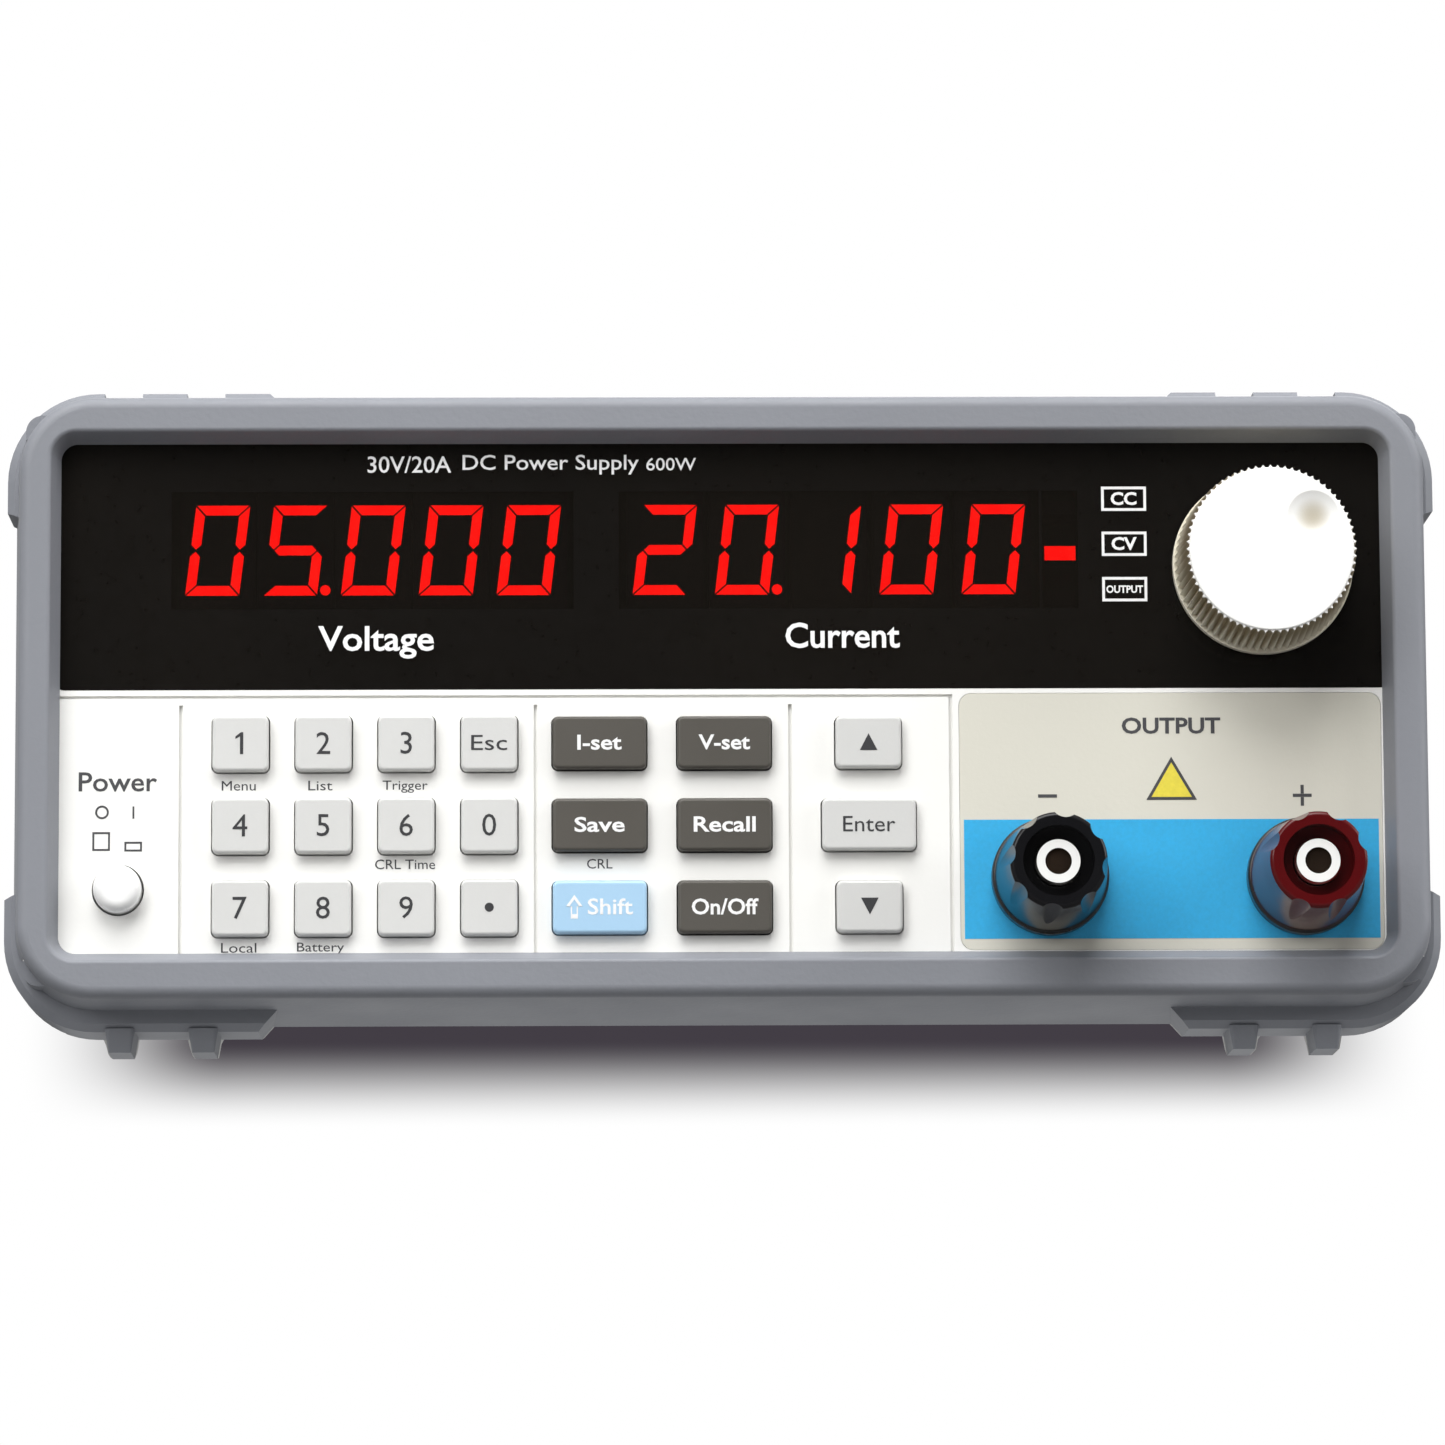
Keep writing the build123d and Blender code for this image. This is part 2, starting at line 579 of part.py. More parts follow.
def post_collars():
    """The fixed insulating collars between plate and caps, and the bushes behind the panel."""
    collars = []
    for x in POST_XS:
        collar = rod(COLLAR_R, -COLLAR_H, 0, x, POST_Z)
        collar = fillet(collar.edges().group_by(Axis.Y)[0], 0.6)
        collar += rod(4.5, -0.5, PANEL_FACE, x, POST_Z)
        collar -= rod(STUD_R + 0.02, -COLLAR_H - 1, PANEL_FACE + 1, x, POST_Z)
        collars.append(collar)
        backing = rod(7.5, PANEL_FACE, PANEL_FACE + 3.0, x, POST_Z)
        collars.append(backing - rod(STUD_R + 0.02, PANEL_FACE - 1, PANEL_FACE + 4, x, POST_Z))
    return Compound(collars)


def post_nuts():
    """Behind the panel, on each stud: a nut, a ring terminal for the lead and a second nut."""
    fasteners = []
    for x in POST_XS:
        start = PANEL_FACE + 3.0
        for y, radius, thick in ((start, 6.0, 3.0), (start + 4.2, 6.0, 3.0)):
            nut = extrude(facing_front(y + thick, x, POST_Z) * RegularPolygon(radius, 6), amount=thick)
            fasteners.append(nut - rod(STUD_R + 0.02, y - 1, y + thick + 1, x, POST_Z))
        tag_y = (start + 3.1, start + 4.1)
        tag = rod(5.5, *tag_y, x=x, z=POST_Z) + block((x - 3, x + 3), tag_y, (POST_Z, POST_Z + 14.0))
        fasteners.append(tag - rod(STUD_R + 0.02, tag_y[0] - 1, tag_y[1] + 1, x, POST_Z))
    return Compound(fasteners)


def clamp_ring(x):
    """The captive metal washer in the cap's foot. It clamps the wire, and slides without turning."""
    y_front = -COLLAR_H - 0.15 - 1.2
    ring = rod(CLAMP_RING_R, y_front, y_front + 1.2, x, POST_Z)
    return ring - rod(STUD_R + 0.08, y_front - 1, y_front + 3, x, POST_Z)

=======

■ Required task: Extract the listing in its entirety, matching it exactly.

■ Solution to the exercise:
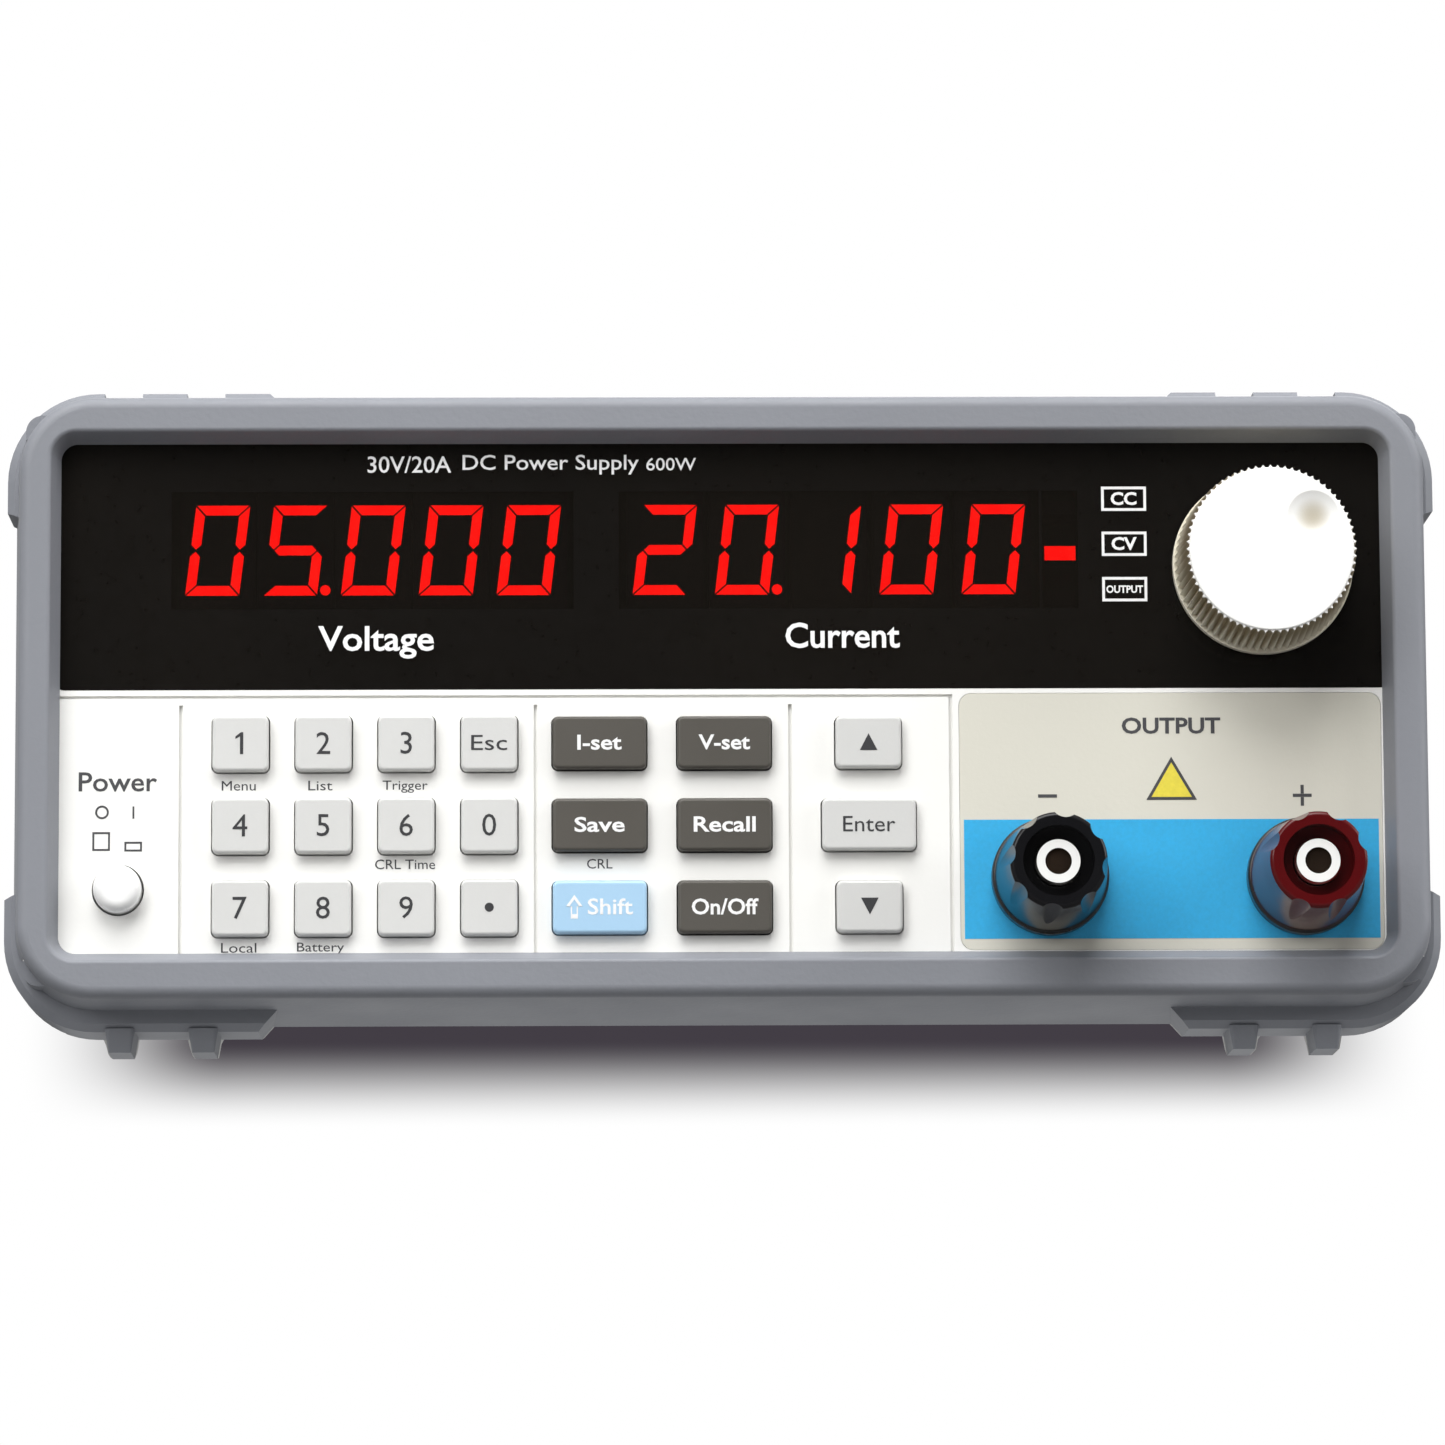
Keep writing the build123d and Blender code for this image. This is part 2, starting at line 579 of part.py. More parts follow.
def post_collars():
    """The fixed insulating collars between plate and caps, and the bushes behind the panel."""
    collars = []
    for x in POST_XS:
        collar = rod(COLLAR_R, -COLLAR_H, 0, x, POST_Z)
        collar = fillet(collar.edges().group_by(Axis.Y)[0], 0.6)
        collar += rod(4.5, -0.5, PANEL_FACE, x, POST_Z)
        collar -= rod(STUD_R + 0.02, -COLLAR_H - 1, PANEL_FACE + 1, x, POST_Z)
        collars.append(collar)
        backing = rod(7.5, PANEL_FACE, PANEL_FACE + 3.0, x, POST_Z)
        collars.append(backing - rod(STUD_R + 0.02, PANEL_FACE - 1, PANEL_FACE + 4, x, POST_Z))
    return Compound(collars)


def post_nuts():
    """Behind the panel, on each stud: a nut, a ring terminal for the lead and a second nut."""
    fasteners = []
    for x in POST_XS:
        start = PANEL_FACE + 3.0
        for y, radius, thick in ((start, 6.0, 3.0), (start + 4.2, 6.0, 3.0)):
            nut = extrude(facing_front(y + thick, x, POST_Z) * RegularPolygon(radius, 6), amount=thick)
            fasteners.append(nut - rod(STUD_R + 0.02, y - 1, y + thick + 1, x, POST_Z))
        tag_y = (start + 3.1, start + 4.1)
        tag = rod(5.5, *tag_y, x=x, z=POST_Z) + block((x - 3, x + 3), tag_y, (POST_Z, POST_Z + 14.0))
        fasteners.append(tag - rod(STUD_R + 0.02, tag_y[0] - 1, tag_y[1] + 1, x, POST_Z))
    return Compound(fasteners)


def clamp_ring(x):
    """The captive metal washer in the cap's foot. It clamps the wire, and slides without turning."""
    y_front = -COLLAR_H - 0.15 - 1.2
    ring = rod(CLAMP_RING_R, y_front, y_front + 1.2, x, POST_Z)
    return ring - rod(STUD_R + 0.08, y_front - 1, y_front + 3, x, POST_Z)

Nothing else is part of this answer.